Reuven Avi-Yonah (Michigan; Google Scholar) & Yoseph Edrey (Haifa), Constitutional Review of Federal Tax Legislation:

The definition of “tax” for constitutional purposes has become important in light of the Supreme Court’s 2012 decision in NFIB v. Sebelius, in which Chief Justice Roberts for the Court upheld the constitutionality of the individual mandate of the Affordable Care Act under the taxing power. This has led to commentators questioning the utility of Roberts’ distinction between a “tax” and a “regulation”.

We would propose a different distinction. A “tax” for purposes of the Taxing Clause is a pure tax, namely a tax implemented “to pay the Debts and provide for the common Defence and general Welfare of the United States”, i.e., a tax intended primarily to raise revenues in order to finance the elected government’s policy and its implementation. In addition, a progressive “income tax” for purposes of the Sixteenth Amendment is a tax intended for the redistribution of wealth from the rich to the poor. We do not address redistributive tax provisions (like the progressive feature of the personal income tax (PIT) or a wealth tax) further, beyond noting that they are inherently political and therefore their distributive function (reducing inequality) should not be subject to judicial review.

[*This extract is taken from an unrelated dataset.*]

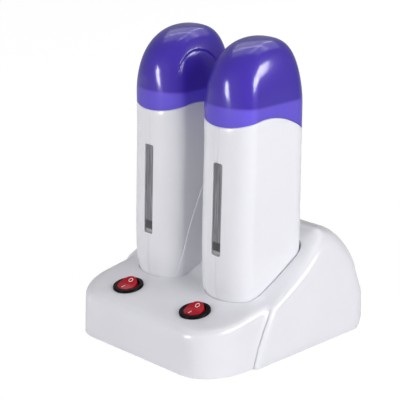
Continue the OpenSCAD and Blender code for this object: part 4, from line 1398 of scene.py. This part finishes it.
NODE_FINISH = {
    "base_plate": "plate_grey", "base_feet": "foot_rubber", "base_screws": "steel",
    "mains_inlet": "inlet_black", "inlet_pins": "steel", "lead_live": "lead_brown",
    "lead_neutral": "lead_blue", "lead_switched": "lead_black", "cradle_screws": "steel",
    "cradle_block": "socket_grey", "cradle_pins": "brass", "switch_terminals": "brass",
    "switch_plunger": "ivory", "switch_lever": "brass", "heating_plate": "ceramic",
    "plate_clamp": "spring_steel", "thermostat": "bakelite", "thermal_fuse": "fuse_tan",
    "contact_block": "socket_grey", "contact_sockets": "brass", "leads": "lead_red",
    "shell_screws": "steel", "cartridge_spring": "spring_steel",
}


def part_word(name: str) -> str:
    """A piece's name without its side and its ending."""
    for side in Side:
        name = name.removeprefix(f"{side.word}_")
    return name.removesuffix(SKIN)


@dataclass
class Wardrobe:
    """Makes each finish once and puts it on the pieces."""

    made: dict[str, bpy.types.Material] = field(default_factory=dict)

    def __post_init__(self) -> None:
        """Builds the shared groups and all the finishes."""
        moulding, brushing = moulding_group(), brushing_group()
        for name, finish in FINISHES.items():
            self.made[name] = finish.make(moulding, brushing)

    def wear(self, piece: bpy.types.Object, finish: str) -> None:
        """Gives all of a piece one finish."""
        if not piece.material_slots:
            piece.data.materials.append(None)
        for slot in piece.material_slots:
            slot.material = self.made[finish]

    def dress(self, pieces: Sequence[bpy.types.Object]) -> None:
        """Dresses the modelled pieces and names the record's slot of each.

        Args:
            pieces: The pieces.
        """
        for piece in pieces:
            finish, slot = PIECE_FINISH[part_word(piece.name)]
            piece.data.materials.clear()
            self.wear(piece, finish)
            LOG.info("%s: %d faces, finish %s", piece.name, len(piece.data.polygons), finish)

    def dress_nodes(self, nodes: dict[str, bpy.types.Object]) -> None:
        """Dresses the CAD nodes that stay.

        Args:
            nodes: All CAD nodes by name.
        """
        for name, node in nodes.items():
            finish = NODE_FINISH.get(part_word(name))
            if finish:
                self.wear(node, finish)
                LOG.info("%s: from the frame, finish %s", name, finish)


# ---------------------------------------------------------------- studio


SOFT_LAMPS = (
    ("right_softbox", (95, 20), 16.2), ("front_softbox", (5, 18), 9.8), ("left_softbox", (-65, 8), 6.6),
    ("top_softbox", (0, 88), 0.9), ("back_softbox", (200, 8), 3.5),
)

PANE_WAY, PANE_AIM = (-160, 65), (0, 0, 220)

GLINT_LAMPS = (
    ("nose_glint", (-14, 3), 0, (240, 520), 14, (0, 0, 200)),
    ("side_glint", (103, 18), 0, (1100, 370), 38, (35, 0, 200)),
    ("pane_glint", PANE_WAY, 0, (2300, 1500), 17, PANE_AIM),
    ("pane_bar_across", PANE_WAY, 20, (2300, 70), 4.5, PANE_AIM),
    ("pane_bar_along", PANE_WAY, 20, (70, 1500), 3, PANE_AIM),
)


@dataclass
class Studio:
    """The pale floor, the white surroundings, the lamps and the camera."""

    target: Colour = (-7.64, -10.56, 101.5)
    azimuth: float = 45.63
    elevation: float = 17.38
    distance: float = 1034.37
    lens: float = 126.404
    sensor: float = 36.0
    ambient: float = 0.12
    floor_half: float = 3.0
    floor_lift: float = 0.97
    floor_share: float = 0.07
    gloss_share: float = 0.35
    lamp_far: float = 1500.0

    def along(self, azimuth: float, elevation: float) -> Vector:
        """The direction from the object towards a place round it."""
        a, e = math.radians(azimuth), math.radians(elevation)
        return Vector((math.sin(a) * math.cos(e), -math.cos(a) * math.cos(e), math.sin(e)))

    def build_camera(self) -> None:
        """The camera at the photograph's place."""
        data = bpy.data.cameras.new("camera")
        data.lens, data.sensor_width, data.clip_end = self.lens, self.sensor, 50.0
        camera = bpy.data.objects.new("camera", data)
        back = self.along(self.azimuth, self.elevation)
        camera.location = (Vector(self.target) + back * self.distance) * METRES
        camera.rotation_euler = (-back).to_track_quat("-Z", "Y").to_euler()
        bpy.context.scene.collection.objects.link(camera)
        bpy.context.scene.camera = camera

    def seen_plainly(self, graph: Graph) -> bpy.types.NodeSocket:
        """How plainly a ray sees the white surroundings: fully by itself or in glass, less in gloss."""
        path, weaker = graph.add("LightPath"), graph.add("Math", operation="MULTIPLY")
        first, both = graph.add("Math", operation="MAXIMUM"), graph.add("Math", operation="MAXIMUM")
        graph.join(path.outputs["Is Glossy Ray"], weaker.inputs[0])
        weaker.inputs[1].default_value = self.gloss_share
        graph.join(path.outputs["Is Camera Ray"], first.inputs[0])
        graph.join(weaker.outputs["Value"], first.inputs[1])
        graph.join(first.outputs["Value"], both.inputs[0])
        graph.join(path.outputs["Is Transmission Ray"], both.inputs[1])
        return both.outputs["Value"]

    def build_world(self) -> None:
        """White surroundings that light the object softly."""
        world = bpy.data.worlds.new("surroundings")
        world.use_nodes = True
        world.node_tree.nodes.clear()
        graph = Graph(world.node_tree)
        out, mix = graph.add("OutputWorld"), graph.add("MixShader")
        soft = graph.add("Background", Color=(0.97, 0.98, 1.0, 1.0), Strength=self.ambient)
        white = graph.add("Background", Color=(1.0, 1.0, 1.0, 1.0), Strength=1.0)
        graph.join(self.seen_plainly(graph), mix.inputs["Fac"])
        graph.join(soft.outputs["Background"], mix.inputs[1])
        graph.join(white.outputs["Background"], mix.inputs[2])
        graph.join(mix.outputs["Shader"], out.inputs["Surface"])
        bpy.context.scene.world = world

    def build_floor(self) -> None:
        """A white floor that keeps the object's shadow."""
        mesh = bmesh.new()
        bmesh.ops.create_grid(mesh, x_segments=1, y_segments=1, size=self.floor_half)
        data = bpy.data.meshes.new("floor")
        mesh.to_mesh(data)
        mesh.free()
        floor = bpy.data.objects.new("floor", data)
        bpy.context.scene.collection.objects.link(floor)
        material = bpy.data.materials.new("floor")
        material.use_nodes = True
        material.node_tree.nodes.clear()
        graph = Graph(material.node_tree)
        out, mix = graph.add("OutputMaterial"), graph.add("MixShader")
        table, seen = graph.add("BsdfDiffuse"), graph.add("AddShader")
        table.inputs["Color"].default_value = (0.8, 0.8, 0.8, 1.0)
        share = self.floor_share
        shadow = graph.add("BsdfDiffuse")
        shadow.inputs["Color"].default_value = (share, share, share, 1.0)
        lift = graph.add("Emission", Strength=self.floor_lift)
        graph.join(shadow.outputs["BSDF"], seen.inputs[0])
        graph.join(lift.outputs["Emission"], seen.inputs[1])
        graph.join(self.seen_plainly(graph), mix.inputs["Fac"])
        graph.join(table.outputs["BSDF"], mix.inputs[1])
        graph.join(seen.outputs["Shader"], mix.inputs[2])
        graph.join(mix.outputs["Shader"], out.inputs["Surface"])
        data.materials.append(material)

    def lamp(self, name: str, way: tuple[float, float], far: float, size: tuple[float, float], power: float,
             at: Colour = (0.0, 0.0, 110.0), glints: bool = False) -> None:
        """A rectangular lamp that faces a point, for soft light or for glints alone.

        Args:
            name: Its name.
            way: Azimuth and elevation of the lamp, seen from that point.
            far: Its distance, in millimetres.
            size: Its width and height, in millimetres.
            power: Its power, in watts.
            at: The point.
            glints: Whether it shows in gloss and lights nothing else, or the other way round.
        """
        data = bpy.data.lights.new(name, "AREA")
        data.shape, data.size, data.size_y = "RECTANGLE", size[0] * METRES, size[1] * METRES
        data.energy = power
        lamp = bpy.data.objects.new(name, data)
        back = self.along(*way)
        lamp.location = (Vector(at) + back * far) * METRES
        lamp.rotation_euler = (-back).to_track_quat("-Z", "Y").to_euler()
        lamp.visible_diffuse, lamp.visible_glossy, lamp.visible_transmission = not glints, glints, False
        bpy.context.scene.collection.objects.link(lamp)

    def build(self) -> None:
        """Sets up the whole studio."""
        self.build_camera()
        self.build_world()
        self.build_floor()
        for name, way, power in SOFT_LAMPS:
            self.lamp(name, way, self.lamp_far, (900, 900), power)
        for name, way, nearer, size, power, at in GLINT_LAMPS:
            self.lamp(name, way, self.lamp_far - nearer, size, power, at=at, glints=True)
        bpy.context.scene.view_settings.view_transform = "Standard"


def main() -> None:
    """Builds the heaters, the switches and the station, dresses them and sets up the studio."""
    logging.basicConfig(level=logging.INFO, format="%(name)s: %(message)s")
    heaters = [Heater(side) for side in Side]
    switches = [Switch(side) for side in Side]
    pieces = [piece for thing in (*heaters, *switches) for piece in thing.build()]
    pieces.append(Station(heaters, switches).build())
    wardrobe = Wardrobe()
    wardrobe.dress(pieces)
    wardrobe.dress_nodes(frame["nodes"])
    Studio().build()


if __name__ == "__main__":
    main()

Even a pure tax has constitutional limits, but they are relatively few. The traditional bases for constitutional judicial review - such as discrimination on the basis of gender, race, or sexual orientation, are applied to tax legislation in a very limited way. The Supreme Court has shown significant reluctance to review tax legislation in the US on constitutional grounds, although one could also argue that a tax provision that has a disparate impact on racial or gender grounds (or other protected categories) should be evaluated using struct scrutiny (as some provisions involving gender have in fact been evaluated by lower courts). Other provisions should be reviewed on a rational basis ground, although we believe some of them should be struck down even on that basis.